For more information, visit vanwhiteforrcc.com.

A prosecutor in the District Attorney Office's major felonies bureau, Patterson said the trends she is seeing with increasing crime are a key impetus for her decision to seek the judgeship.

"What really pushed me to run for City Court judge were seeing a lot of young adults coming into the criminal justice system right now," Patterson said. "City Court has a huge impact on that — trying to put people on the right path to success."

Having joined the DA's office in 2017, Patterson, 31, has appeared in courts of all levels, from City Court and town court to the courts — County Court and State Supreme — that handle more serious and violent offenses. There are fewer options other than prison for judges in felony-level courts, she said.
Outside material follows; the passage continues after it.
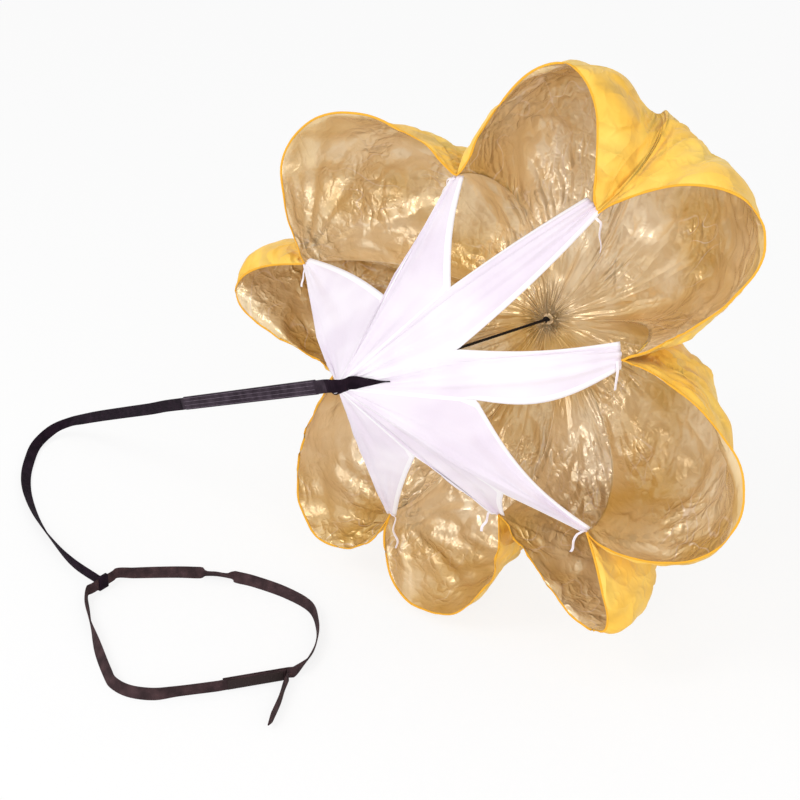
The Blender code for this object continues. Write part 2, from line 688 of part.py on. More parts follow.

"City Court judges, I think, have an obligation and a responsibility to our community to step in and try to help" with individuals convicted of crimes, she said.

Too often, she said, she sees defendants in felony-level courts whom she saw earlier in City Court.

"We need to answer, 'How did we get here and what could have been done back then,'" Patterson said.

A graduate of Clemson University and Emerson University School of Law, Patterson interned at the Georgia Innocence Project, which investigated possible wrongful convictions, and the DeKalb County District Attorney’s Office.

Before joining the DA's Office, she was a visiting fellow at the National Association of Attorney’s General, where she developed education materials for state attorneys general on issues including civil rights and public contracting.

Patterson, too, said she sees treatment as a vital part of City Court, a place, she said, where defendants can "be given a second chance." There are already services linked with the court, but always the possibility of more, Patterson said.

"We have to bring in our community resources and even faith-based resources," she said. "Mentorships, mothers, fathers — we have to get people connected with those services and resources and then follow it through the pendency of their cases."

For more information, visit connie4judge.com.

A lawyer in the county Public Defender's Office since 2013, Grippe, 37, is now assigned to the office's violent felony bureau, where, as a senior public defender, she represents men and women accused of serious crimes, including homicides.

Before turning her career path toward law, her background was "very much that of an advocate, a community advocate, a grass-roots organizer," said Grippe, a graduate of Antioch College and Maxwell School of Syracuse University, where she received a Masters in International Relations.

Grippe, who also worked as a midwife, joined a nonprofit organization in New Orleans in the aftermath of Hurricane Katrina. There, working for the Common Ground nonprofit after she graduated from Antioch, she tried to ensure the rights of displaced residents were honored and that they could find ways to return home.

Often, Grippe said, she saw forces at work that did not respect the residents whose lives had been upended and devastated, including efforts to monetize the neighborhoods ravaged by the flood. Most of the individuals who suffered were people of color. 

"I think that that was that moment for me in New Orleans — really seeing the inequities that existed, seeing wat was happening to the criminal justice system down there, seeing people being forced out of their housing," she said.

"It was the belly of the beast — the systemic racism that existed."

Grippe had considered the law as a career, and what she saw post-Katrina helped solidify her plans. She graduated from the Syracuse University School of Law in 2012.

"I knew I wanted to be a public defender, and that was it," said Grippe.

Grippe said racial and ethnic diversity is crucial for judgeships and "there is a different kind of diversity also needed."

"We need more public defenders on the bench," she said. Public defenders are particularly attuned to the struggles and needs of poor people, Grippe said. 

While there are now several former public defenders as judges, but they are still a small minority, "that certainly doesn't cure us of the generations where this hasn't been true," she said.

Grippe said she has seen firsthand the power judges have to help individuals whose troubles have led to crimes. "You have this autonomy, your decision-making that is unique," she said.